-- Goal of the exercise --
Write out exactly the lines from the line with "middle_y = (min(b.min.Y" through the line with "obj.parent = None", including both, and nothing more.

-- Dataset content --
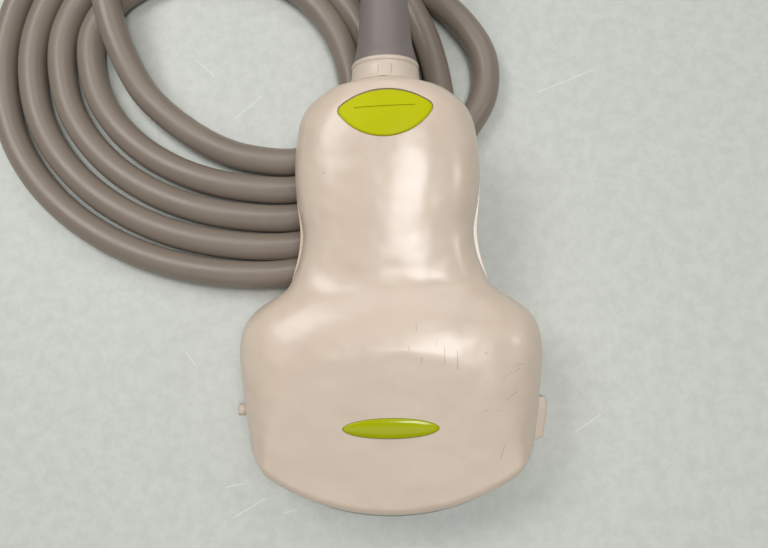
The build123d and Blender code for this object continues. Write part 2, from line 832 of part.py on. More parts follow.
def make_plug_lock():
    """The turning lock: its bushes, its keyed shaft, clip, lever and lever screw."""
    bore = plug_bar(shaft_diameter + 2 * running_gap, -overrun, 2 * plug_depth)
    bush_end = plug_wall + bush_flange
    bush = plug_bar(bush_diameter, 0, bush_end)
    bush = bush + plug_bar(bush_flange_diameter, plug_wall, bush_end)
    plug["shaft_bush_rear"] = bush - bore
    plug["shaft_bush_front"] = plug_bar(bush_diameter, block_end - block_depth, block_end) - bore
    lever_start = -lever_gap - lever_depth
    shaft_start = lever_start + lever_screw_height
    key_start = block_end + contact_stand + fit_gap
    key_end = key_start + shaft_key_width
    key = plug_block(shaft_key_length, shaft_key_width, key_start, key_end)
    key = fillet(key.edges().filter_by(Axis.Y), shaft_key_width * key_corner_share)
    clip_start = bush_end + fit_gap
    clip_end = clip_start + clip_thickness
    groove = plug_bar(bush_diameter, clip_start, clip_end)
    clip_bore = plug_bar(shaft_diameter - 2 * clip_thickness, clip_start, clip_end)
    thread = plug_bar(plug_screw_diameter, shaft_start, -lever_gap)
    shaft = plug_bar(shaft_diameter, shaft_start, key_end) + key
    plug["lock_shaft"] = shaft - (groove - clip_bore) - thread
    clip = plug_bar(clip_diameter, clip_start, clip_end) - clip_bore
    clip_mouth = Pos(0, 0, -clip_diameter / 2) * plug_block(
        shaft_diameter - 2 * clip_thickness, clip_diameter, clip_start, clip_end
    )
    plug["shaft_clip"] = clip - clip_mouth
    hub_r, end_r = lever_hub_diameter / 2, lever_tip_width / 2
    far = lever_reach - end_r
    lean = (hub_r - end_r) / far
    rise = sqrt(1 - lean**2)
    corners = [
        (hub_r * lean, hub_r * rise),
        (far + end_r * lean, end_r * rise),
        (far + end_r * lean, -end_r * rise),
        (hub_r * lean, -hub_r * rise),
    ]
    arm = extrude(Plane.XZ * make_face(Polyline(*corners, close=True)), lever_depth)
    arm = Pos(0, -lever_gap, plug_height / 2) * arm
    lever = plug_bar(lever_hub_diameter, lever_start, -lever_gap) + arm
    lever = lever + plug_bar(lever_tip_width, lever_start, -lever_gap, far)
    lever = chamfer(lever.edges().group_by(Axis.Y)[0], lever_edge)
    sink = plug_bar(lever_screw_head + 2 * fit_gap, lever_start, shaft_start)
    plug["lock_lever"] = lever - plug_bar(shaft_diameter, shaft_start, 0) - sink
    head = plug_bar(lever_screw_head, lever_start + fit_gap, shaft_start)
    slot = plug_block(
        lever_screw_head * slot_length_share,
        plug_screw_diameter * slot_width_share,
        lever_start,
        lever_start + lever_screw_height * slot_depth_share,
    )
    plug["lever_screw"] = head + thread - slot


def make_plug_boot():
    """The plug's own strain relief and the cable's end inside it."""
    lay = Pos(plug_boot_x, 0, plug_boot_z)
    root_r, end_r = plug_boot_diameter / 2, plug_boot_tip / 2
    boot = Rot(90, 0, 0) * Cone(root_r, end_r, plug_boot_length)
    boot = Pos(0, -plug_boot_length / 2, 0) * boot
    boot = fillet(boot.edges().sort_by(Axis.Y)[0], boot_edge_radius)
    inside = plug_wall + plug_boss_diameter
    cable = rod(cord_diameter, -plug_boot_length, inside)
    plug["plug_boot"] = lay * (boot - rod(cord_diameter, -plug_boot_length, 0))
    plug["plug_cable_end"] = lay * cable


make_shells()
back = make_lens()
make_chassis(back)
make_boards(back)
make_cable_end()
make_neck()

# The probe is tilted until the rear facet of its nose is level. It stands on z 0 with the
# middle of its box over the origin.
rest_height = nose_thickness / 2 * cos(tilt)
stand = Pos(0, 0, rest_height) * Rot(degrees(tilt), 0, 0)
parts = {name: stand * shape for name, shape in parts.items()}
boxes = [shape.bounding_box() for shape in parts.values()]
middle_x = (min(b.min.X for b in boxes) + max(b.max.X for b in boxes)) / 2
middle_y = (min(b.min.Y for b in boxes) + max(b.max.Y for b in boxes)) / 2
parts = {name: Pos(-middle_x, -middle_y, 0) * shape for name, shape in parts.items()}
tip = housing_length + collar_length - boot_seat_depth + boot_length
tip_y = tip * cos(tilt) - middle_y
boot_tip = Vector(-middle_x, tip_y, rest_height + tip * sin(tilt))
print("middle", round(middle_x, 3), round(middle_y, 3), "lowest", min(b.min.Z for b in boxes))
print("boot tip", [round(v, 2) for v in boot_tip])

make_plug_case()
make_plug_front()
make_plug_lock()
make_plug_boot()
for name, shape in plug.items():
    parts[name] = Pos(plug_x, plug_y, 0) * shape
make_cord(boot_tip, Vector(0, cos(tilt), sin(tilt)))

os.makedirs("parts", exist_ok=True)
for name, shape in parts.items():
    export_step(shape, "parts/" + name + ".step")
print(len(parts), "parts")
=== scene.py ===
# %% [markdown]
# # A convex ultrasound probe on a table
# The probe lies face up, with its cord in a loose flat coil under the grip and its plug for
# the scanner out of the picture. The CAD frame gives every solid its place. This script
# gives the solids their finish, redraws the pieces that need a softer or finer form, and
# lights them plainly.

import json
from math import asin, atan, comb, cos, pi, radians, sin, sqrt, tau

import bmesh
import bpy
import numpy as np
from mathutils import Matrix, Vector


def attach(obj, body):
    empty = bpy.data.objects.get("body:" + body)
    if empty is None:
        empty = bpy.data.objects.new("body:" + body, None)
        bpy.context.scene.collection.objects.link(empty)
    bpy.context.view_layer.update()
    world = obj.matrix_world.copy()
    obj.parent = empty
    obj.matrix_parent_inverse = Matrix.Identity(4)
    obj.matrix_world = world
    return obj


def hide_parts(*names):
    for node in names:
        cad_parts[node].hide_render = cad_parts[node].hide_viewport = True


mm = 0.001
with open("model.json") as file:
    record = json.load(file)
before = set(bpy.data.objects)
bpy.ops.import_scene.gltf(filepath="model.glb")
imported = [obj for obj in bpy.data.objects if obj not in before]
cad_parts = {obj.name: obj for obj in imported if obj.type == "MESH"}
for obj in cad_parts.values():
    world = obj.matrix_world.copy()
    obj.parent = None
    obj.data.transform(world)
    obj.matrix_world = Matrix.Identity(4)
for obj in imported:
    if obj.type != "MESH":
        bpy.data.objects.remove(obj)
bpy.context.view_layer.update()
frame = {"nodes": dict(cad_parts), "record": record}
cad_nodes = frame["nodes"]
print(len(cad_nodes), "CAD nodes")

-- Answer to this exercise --
middle_y = (min(b.min.Y for b in boxes) + max(b.max.Y for b in boxes)) / 2
parts = {name: Pos(-middle_x, -middle_y, 0) * shape for name, shape in parts.items()}
tip = housing_length + collar_length - boot_seat_depth + boot_length
tip_y = tip * cos(tilt) - middle_y
boot_tip = Vector(-middle_x, tip_y, rest_height + tip * sin(tilt))
print("middle", round(middle_x, 3), round(middle_y, 3), "lowest", min(b.min.Z for b in boxes))
print("boot tip", [round(v, 2) for v in boot_tip])

make_plug_case()
make_plug_front()
make_plug_lock()
make_plug_boot()
for name, shape in plug.items():
    parts[name] = Pos(plug_x, plug_y, 0) * shape
make_cord(boot_tip, Vector(0, cos(tilt), sin(tilt)))

os.makedirs("parts", exist_ok=True)
for name, shape in parts.items():
    export_step(shape, "parts/" + name + ".step")
print(len(parts), "parts")
=== scene.py ===
# %% [markdown]
# # A convex ultrasound probe on a table
# The probe lies face up, with its cord in a loose flat coil under the grip and its plug for
# the scanner out of the picture. The CAD frame gives every solid its place. This script
# gives the solids their finish, redraws the pieces that need a softer or finer form, and
# lights them plainly.

import json
from math import asin, atan, comb, cos, pi, radians, sin, sqrt, tau

import bmesh
import bpy
import numpy as np
from mathutils import Matrix, Vector


def attach(obj, body):
    empty = bpy.data.objects.get("body:" + body)
    if empty is None:
        empty = bpy.data.objects.new("body:" + body, None)
        bpy.context.scene.collection.objects.link(empty)
    bpy.context.view_layer.update()
    world = obj.matrix_world.copy()
    obj.parent = empty
    obj.matrix_parent_inverse = Matrix.Identity(4)
    obj.matrix_world = world
    return obj


def hide_parts(*names):
    for node in names:
        cad_parts[node].hide_render = cad_parts[node].hide_viewport = True


mm = 0.001
with open("model.json") as file:
    record = json.load(file)
before = set(bpy.data.objects)
bpy.ops.import_scene.gltf(filepath="model.glb")
imported = [obj for obj in bpy.data.objects if obj not in before]
cad_parts = {obj.name: obj for obj in imported if obj.type == "MESH"}
for obj in cad_parts.values():
    world = obj.matrix_world.copy()
    obj.parent = None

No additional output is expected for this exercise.